Complicated programs, extreme challenges, detoxes, “quick fixes”, and constant new rules about what you should and shouldn’t be doing. It’s easy to see why so many people feel overwhelmed before they’ve even started.

But when you strip it all back, getting healthier really isn’t that complicated.

Move your body regularly. Eat mostly real food. Sleep properly. Drink enough water. Then repeat it often enough that it actually becomes part of your life.

That’s the part most people miss.

Not because they don’t know what to do, but because they keep getting pulled away from the basics by something that promises faster or easier results.

The problem with overcomplicating health

Most people don’t fail because they lack motivation or discipline. They struggle because the approach they’re following is too hard to maintain.

It starts with good intentions. A strict plan, a new challenge, a big reset. For a few weeks things feel structured and “on track”. But life inevitably gets busy, and when the plan doesn’t fit real life, it slowly falls apart.

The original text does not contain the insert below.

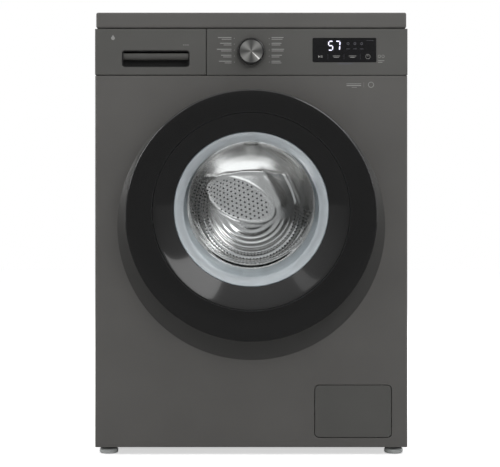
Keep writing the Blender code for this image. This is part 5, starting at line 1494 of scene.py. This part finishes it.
class WASHER_OT_back(bpy.types.Operator):
    """Back sheet, access cover, screws, vents, valve and gland"""
    bl_idname = "washer.back"
    bl_label = "Back"

    def execute(self, context):
        carried("back_sheet", "rear_panel", "painted_steel", 0.0003, 2)
        low, high = corners("rear_access_cover")
        outer = round_size("rear_access_cover")
        rows = level([(low.y, outer - 0.0005), (low.y + 0.0008, outer), (low.y + 0.0016, outer - 0.0005),
                      (low.y + 0.0020, outer - 0.0140),
                      (low.y + 0.0030, outer - 0.0165), (high.y - 0.0012, outer - 0.0220),
                      (high.y - 0.0003, outer - 0.0240),
                      (high.y, outer - 0.0270), (high.y, 0.095), (high.y - 0.0006, 0.092),
                      (high.y - 0.0030, 0.084),
                      (high.y - 0.0036, 0.080), (high.y - 0.0036, 0), (low.y, 0)])
        cover = turned("cover_plate", rows, "painted_steel", segments=144)
        filed(cover, "painted_steel", "cabinet", "rear_access_cover")
        y, out = corners("rear_panel")[1].y, Vector((0, 1, 0))
        places = [(Vector((x, y - 0.0001, z)), out) for x in (-BACK_SCREW_X, BACK_SCREW_X) for z in BACK_SCREW_Z]
        places += [(Vector((x, y - 0.0001, 0.806)), out) for x in (-0.18, -0.06, 0.06)]
        for k in range(8):
            a = math.radians(22.5 + 45 * k)
            places.append((Vector(((outer - 0.007) * math.cos(a), low.y + 0.0015,
                                   AXIS_Z + (outer - 0.007) * math.sin(a))), out))
        made = copies("back_screws", places, screw_stamp(0.0045), "steel_screw")
        filed(made, "zinc_steel", "cabinet")
        # The louvres are pressed in the sheet but coloured dark moulding: painted shade for the vent openings
        slot_loops = [[(sx * 0.0145, sy * 0.0026, 0.0) for sx, sy in ((1, 1), (-1, 1), (-1, -1), (1, -1))],
                      [(sx * 0.0135, sy * 0.0016 + 0.0006, 0.0016) for sx,
                       sy in ((1, 1), (-1, 1), (-1, -1), (1, -1))]]
        stamp = stack("louvre", slot_loops, "painted_steel")
        places = [(Vector((x, y, z)), out) for x in (-0.225, -0.185, -0.145)
                  for z in [0.70 + 0.012 * k for k in range(6)]]
        filed(copies("back_louvres", places, stamp, "dark_moulding"), "dark_moulding", "cabinet")
        stamp = round_stamp([(0, 0.016), (0.0018, 0.0155), (0.0026, 0.0135), (0.0026, 0.008), (0.0012, 0.0065),
                             (0.0012, 0)], 32)
        places = [(Vector((x, y, z)), out) for x, z in TRANSIT_BOLTS]
        filed(copies("transit_bolt_caps", places, stamp, "dark_moulding"), "dark_moulding", "cabinet")
        carried("water_valve", "inlet_valve", "pale_moulding", 0.0006)
        carried("lead_gland", "mains_gland", "dark_moulding", 0.0006)
        return {"FINISHED"}


INNER = {
    "control_board": "circuit_board", "tub_front": "tub_plastic", "tub_rear": "tub_plastic",
    "front_counterweight": "concrete",
    "top_counterweight": "concrete", "heater": "stainless", "stator": "motor_core", "rotor": "zinc_steel",
    "front_bearing": "zinc_steel", "rear_bearing": "zinc_steel", "damper_rod_left": "zinc_steel",
    "damper_rod_right": "zinc_steel",
    "damper_tube_left": "dark_moulding", "damper_tube_right": "dark_moulding", "drain_hose": "hose_rubber",
}


SPRING_TURNS = 17.0
SPRING_HOOK = 0.017  # straight length at each end of a tub spring
WIRE = 0.0016  # its wire's radius


class WASHER_OT_works(bpy.types.Operator):
    """Finishes of the parts inside, and the tub's coil springs"""
    bl_idname = "washer.works"
    bl_label = "Inner works"

    def execute(self, context):
        for node, name in INNER.items():
            mesh = NODES[node].data
            mesh.materials.clear()
            mesh.materials.append(finish(name))
        for node in ("spring_left", "spring_right"):
            low, high = corners(node)
            centre = (low + high) / 2
            base = placed(f"{node}_coil", bpy.data.meshes.new("coil"))
            made = grown(base, "coil", {"Turns": SPRING_TURNS, "Radius": 0.0098,
                                        "Height": high.z - low.z - 2 * SPRING_HOOK, "Wire": WIRE,
                                        "Place": (centre.x, centre.y, low.z + SPRING_HOOK),
                                        "Material": finish("zinc_steel")})
            hooks = []
            for start, end in ((low.z, low.z + SPRING_HOOK), (high.z - SPRING_HOOK, high.z)):
                rows = [(start, 0), (start, WIRE), (end, WIRE), (end, 0)]
                hooks.append(upright("hook", rows, (centre.x, centre.y), "zinc_steel", 12))
                edge = start if start > low.z else end
                rows = [(edge - WIRE, 0), (edge - WIRE, 0.0110), (edge + WIRE, 0.0110), (edge + WIRE, 0)]
                hooks.append(upright("cap", rows, (centre.x, centre.y), "zinc_steel", 20))
            made = merged(f"{node}_wire", [made, *hooks])
            spanning(made, "zinc_steel", ("tub", "cabinet"),
                     ((centre.x, centre.y, low.z + 0.018), (centre.x, centre.y, high.z - 0.018)), node)
        low, high = corners("dispenser_hose")
        place = ((low.x + high.x) / 2, (low.y + high.y) / 2)
        outer, bore = (high.x - low.x) / 2, 0.0186
        rows = [(low.z, bore), (low.z, outer - 0.0003), (low.z + 0.004, outer - 0.0003)]
        ribs = 5
        step = (high.z - low.z - 0.008) / ribs
        for k in range(ribs):
            z = low.z + 0.004 + k * step
            rows += [(z + step * 0.25, outer - 0.0015), (z + step * 0.75, outer)]
        rows += [(high.z - 0.004, outer - 0.0003), (high.z, outer - 0.0003), (high.z, bore)]
        made = upright("bellows_hose", rows, place, "hose_rubber", 64, closed=True)
        spanning(made, "hose_rubber", ("tub", "cabinet"), ((*place, low.z + 0.003), (*place, high.z - 0.003)),
                 "dispenser_hose")
        low, high = corners("sump_hose")
        made = softened("drain_boot", "sump_hose", "hose_rubber", 0.0004)
        spanning(made, "hose_rubber", ("tub", "cabinet"),
                 ((low.x + 0.015, high.y - 0.01, high.z - 0.01), (high.x, low.y, low.z + 0.02)), "sump_hose")
        return {"FINISHED"}


# ---- sidebar ----
OPERATORS = (WASHER_OT_stage, WASHER_OT_cabinet, WASHER_OT_feet, WASHER_OT_door_surround, WASHER_OT_door,
             WASHER_OT_glass,
             WASHER_OT_hinge, WASHER_OT_gasket, WASHER_OT_drum, WASHER_OT_control_panel, WASHER_OT_display,
             WASHER_OT_knob,
             WASHER_OT_drawer, WASHER_OT_service_flap, WASHER_OT_back, WASHER_OT_works)
GROUP_SETTINGS = {"body": WasherBodySettings, "door": WasherDoorSettings, "drum": WasherDrumSettings,
                  "colours": WasherColourSettings, "stage": WasherStageSettings}


class WASHER_PT_panel(bpy.types.Panel):
    bl_idname = "WASHER_PT_panel"
    bl_label = "Washing machine"
    bl_space_type = "VIEW_3D"
    bl_region_type = "UI"
    bl_category = "Washer"

    def draw(self, context):
        for name in GROUP_SETTINGS:
            box = self.layout.box()
            group = settings(name)
            for field in group.bl_rna.properties.keys():
                if field not in ("rna_type", "name"):
                    box.prop(group, field)
        for operator in OPERATORS:
            self.layout.operator(operator.bl_idname)


def register():
    for kind in (*GROUP_SETTINGS.values(), *OPERATORS, WASHER_PT_panel):
        bpy.utils.register_class(kind)
    for name, kind in GROUP_SETTINGS.items():
        setattr(bpy.types.Scene, "washer_" + name, bpy.props.PointerProperty(type=kind))


def unregister():
    for name in GROUP_SETTINGS:
        delattr(bpy.types.Scene, "washer_" + name)
    for kind in (WASHER_PT_panel, *reversed(OPERATORS), *GROUP_SETTINGS.values()):
        bpy.utils.unregister_class(kind)


def main():
    register()
    for operator in OPERATORS:
        family, action = operator.bl_idname.split(".")
        getattr(getattr(bpy.ops, family), action)()


if __name__ == "__main__":
    main()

Then comes the frustration. The sense of starting again. The feeling that maybe they just need something different.

In reality, they usually just need something simpler.

Health isn’t built through perfect weeks. It’s built through something you can keep doing when life isn’t perfect.

What exercise actually does for you

Exercise often gets reduced to weight loss or changing how you look, but its impact goes far deeper than that.

When you train consistently, your energy levels start to lift throughout the day. Your mood becomes more stable. Your mind feels clearer. Your body feels stronger and more capable, not just in the gym but in everyday life.

Over time, things that used to feel effortful start to feel normal. You carry yourself differently. You handle stress better. You trust your body more.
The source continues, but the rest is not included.